◆ **DATASET CONTENT**:
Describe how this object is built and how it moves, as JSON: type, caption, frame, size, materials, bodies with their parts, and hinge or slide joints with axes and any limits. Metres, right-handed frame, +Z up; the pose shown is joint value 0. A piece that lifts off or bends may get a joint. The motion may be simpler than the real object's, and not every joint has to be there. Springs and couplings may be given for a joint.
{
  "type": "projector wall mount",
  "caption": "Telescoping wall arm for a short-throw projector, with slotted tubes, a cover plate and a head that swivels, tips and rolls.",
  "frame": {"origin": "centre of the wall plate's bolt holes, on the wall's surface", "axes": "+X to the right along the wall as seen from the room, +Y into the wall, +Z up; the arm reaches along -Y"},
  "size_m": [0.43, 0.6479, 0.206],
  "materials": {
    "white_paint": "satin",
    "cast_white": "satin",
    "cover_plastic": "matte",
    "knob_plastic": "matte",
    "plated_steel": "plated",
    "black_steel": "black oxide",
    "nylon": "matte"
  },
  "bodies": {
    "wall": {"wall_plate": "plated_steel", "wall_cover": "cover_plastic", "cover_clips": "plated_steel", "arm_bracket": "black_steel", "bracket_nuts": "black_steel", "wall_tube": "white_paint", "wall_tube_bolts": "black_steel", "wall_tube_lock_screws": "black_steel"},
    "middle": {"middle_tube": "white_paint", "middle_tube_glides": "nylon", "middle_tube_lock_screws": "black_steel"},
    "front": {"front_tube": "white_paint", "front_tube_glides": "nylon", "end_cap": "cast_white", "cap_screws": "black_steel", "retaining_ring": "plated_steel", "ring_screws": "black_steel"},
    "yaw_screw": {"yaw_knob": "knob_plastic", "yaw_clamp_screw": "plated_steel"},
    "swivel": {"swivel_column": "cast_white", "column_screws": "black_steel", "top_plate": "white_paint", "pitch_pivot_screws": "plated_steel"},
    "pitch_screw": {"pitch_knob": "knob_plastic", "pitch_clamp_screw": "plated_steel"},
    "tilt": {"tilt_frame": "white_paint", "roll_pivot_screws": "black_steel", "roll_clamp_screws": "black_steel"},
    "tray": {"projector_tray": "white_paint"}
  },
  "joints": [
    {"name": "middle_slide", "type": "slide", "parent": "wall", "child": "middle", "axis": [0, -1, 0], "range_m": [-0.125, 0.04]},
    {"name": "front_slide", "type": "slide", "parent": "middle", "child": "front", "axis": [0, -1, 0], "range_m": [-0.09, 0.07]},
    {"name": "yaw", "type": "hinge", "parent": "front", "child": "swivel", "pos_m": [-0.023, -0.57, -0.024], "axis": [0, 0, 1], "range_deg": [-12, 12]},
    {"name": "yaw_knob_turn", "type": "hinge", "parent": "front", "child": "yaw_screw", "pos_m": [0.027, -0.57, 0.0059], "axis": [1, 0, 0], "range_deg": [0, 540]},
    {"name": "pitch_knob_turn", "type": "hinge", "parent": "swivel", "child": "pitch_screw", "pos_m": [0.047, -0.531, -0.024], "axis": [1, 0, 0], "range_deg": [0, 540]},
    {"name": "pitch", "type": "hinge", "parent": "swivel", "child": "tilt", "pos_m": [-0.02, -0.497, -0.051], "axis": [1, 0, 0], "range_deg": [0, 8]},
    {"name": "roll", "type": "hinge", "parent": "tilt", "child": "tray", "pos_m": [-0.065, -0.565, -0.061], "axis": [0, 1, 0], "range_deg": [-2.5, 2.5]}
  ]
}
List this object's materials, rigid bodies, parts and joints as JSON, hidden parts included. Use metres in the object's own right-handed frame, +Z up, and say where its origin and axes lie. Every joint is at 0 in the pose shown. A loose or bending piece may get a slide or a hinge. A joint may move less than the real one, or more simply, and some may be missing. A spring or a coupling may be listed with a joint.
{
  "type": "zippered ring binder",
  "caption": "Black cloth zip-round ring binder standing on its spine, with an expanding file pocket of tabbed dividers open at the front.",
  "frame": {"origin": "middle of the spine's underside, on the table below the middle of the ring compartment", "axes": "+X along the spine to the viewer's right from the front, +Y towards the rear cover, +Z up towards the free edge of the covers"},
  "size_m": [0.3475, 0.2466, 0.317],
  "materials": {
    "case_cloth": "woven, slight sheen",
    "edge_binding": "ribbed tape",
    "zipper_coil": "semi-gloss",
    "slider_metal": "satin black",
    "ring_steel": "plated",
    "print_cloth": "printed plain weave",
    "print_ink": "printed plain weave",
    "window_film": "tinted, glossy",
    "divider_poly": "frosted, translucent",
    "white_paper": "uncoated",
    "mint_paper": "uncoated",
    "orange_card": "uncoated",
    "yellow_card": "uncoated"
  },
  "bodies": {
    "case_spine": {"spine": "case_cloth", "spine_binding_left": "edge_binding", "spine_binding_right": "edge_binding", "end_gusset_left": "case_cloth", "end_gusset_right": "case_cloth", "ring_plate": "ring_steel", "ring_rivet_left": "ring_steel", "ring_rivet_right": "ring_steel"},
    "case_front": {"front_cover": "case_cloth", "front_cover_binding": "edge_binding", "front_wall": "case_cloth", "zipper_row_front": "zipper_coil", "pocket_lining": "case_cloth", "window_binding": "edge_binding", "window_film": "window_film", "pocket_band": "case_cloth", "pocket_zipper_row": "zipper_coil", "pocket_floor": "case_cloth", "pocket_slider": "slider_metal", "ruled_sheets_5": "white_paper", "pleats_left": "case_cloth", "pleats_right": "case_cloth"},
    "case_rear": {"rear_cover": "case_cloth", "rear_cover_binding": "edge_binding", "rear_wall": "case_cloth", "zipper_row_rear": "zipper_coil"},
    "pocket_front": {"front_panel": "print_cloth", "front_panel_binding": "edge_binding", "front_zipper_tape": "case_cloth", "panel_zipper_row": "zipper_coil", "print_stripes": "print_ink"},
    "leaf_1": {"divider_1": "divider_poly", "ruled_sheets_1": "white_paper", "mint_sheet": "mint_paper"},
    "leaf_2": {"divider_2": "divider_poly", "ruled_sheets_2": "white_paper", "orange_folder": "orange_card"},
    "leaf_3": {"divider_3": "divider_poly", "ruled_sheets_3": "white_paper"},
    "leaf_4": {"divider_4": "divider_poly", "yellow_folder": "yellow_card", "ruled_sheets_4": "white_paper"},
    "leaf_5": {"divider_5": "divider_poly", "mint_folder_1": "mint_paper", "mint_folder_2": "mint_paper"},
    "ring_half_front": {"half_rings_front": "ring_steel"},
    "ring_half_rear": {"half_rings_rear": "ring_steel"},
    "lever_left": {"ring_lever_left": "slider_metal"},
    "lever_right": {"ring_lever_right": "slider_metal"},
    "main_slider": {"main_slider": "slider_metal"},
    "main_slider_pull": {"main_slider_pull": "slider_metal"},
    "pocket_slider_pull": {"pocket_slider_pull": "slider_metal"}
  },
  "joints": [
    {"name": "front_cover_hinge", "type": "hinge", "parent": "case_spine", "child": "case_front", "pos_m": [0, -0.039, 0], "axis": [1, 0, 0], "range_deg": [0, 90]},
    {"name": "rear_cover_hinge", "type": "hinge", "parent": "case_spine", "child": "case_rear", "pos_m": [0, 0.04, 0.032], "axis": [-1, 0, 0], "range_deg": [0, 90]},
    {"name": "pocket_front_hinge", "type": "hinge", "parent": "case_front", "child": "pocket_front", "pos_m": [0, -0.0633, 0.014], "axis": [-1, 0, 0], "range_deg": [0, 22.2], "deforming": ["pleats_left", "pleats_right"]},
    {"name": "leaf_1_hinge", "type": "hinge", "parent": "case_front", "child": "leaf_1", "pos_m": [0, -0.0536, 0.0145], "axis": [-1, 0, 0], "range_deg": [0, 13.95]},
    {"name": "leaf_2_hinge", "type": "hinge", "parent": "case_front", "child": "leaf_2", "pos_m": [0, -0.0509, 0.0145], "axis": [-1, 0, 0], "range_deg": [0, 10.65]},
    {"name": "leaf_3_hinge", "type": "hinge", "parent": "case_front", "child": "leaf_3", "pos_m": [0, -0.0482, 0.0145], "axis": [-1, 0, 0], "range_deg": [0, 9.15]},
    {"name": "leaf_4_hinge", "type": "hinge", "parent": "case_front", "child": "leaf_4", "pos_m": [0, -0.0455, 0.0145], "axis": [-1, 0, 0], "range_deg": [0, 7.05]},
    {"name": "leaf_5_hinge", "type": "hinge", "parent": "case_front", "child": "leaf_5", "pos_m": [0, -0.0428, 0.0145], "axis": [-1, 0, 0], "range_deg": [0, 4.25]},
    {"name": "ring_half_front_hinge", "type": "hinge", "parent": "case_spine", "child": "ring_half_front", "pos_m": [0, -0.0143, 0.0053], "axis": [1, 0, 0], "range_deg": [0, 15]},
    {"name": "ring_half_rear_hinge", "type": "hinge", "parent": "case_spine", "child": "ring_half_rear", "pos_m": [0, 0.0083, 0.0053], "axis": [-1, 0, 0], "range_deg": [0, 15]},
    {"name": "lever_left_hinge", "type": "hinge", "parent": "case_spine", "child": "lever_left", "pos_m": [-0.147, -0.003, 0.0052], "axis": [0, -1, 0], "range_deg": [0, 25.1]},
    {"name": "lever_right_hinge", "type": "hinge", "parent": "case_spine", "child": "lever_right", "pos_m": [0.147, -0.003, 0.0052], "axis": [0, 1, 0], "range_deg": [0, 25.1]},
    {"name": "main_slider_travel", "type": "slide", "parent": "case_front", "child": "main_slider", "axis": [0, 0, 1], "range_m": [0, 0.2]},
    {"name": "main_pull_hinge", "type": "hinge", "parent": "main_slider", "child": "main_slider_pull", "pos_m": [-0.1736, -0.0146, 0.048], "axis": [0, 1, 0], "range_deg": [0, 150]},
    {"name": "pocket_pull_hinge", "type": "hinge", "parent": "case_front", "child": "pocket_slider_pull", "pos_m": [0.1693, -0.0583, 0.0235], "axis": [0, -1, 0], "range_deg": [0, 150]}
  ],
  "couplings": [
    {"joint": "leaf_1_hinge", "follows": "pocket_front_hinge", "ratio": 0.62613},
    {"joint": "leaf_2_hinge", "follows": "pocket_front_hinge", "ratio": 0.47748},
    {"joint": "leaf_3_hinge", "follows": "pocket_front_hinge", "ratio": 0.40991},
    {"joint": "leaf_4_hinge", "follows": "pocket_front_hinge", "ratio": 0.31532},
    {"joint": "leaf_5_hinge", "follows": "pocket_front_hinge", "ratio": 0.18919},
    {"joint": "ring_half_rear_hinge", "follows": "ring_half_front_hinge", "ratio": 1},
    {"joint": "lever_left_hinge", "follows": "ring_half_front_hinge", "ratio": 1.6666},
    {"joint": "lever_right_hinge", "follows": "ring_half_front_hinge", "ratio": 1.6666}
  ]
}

◆ **WHAT THE EXERCISE ASKS**: Find the lines above that contain the word "pose" and collect them.

◆ **THE ANSWER**:
Describe how this object is built and how it moves, as JSON: type, caption, frame, size, materials, bodies with their parts, and hinge or slide joints with axes and any limits. Metres, right-handed frame, +Z up; the pose shown is joint value 0. A piece that lifts off or bends may get a joint. The motion may be simpler than the real object's, and not every joint has to be there. Springs and couplings may be given for a joint.
List this object's materials, rigid bodies, parts and joints as JSON, hidden parts included. Use metres in the object's own right-handed frame, +Z up, and say where its origin and axes lie. Every joint is at 0 in the pose shown. A loose or bending piece may get a slide or a hinge. A joint may move less than the real one, or more simply, and some may be missing. A spring or a coupling may be listed with a joint.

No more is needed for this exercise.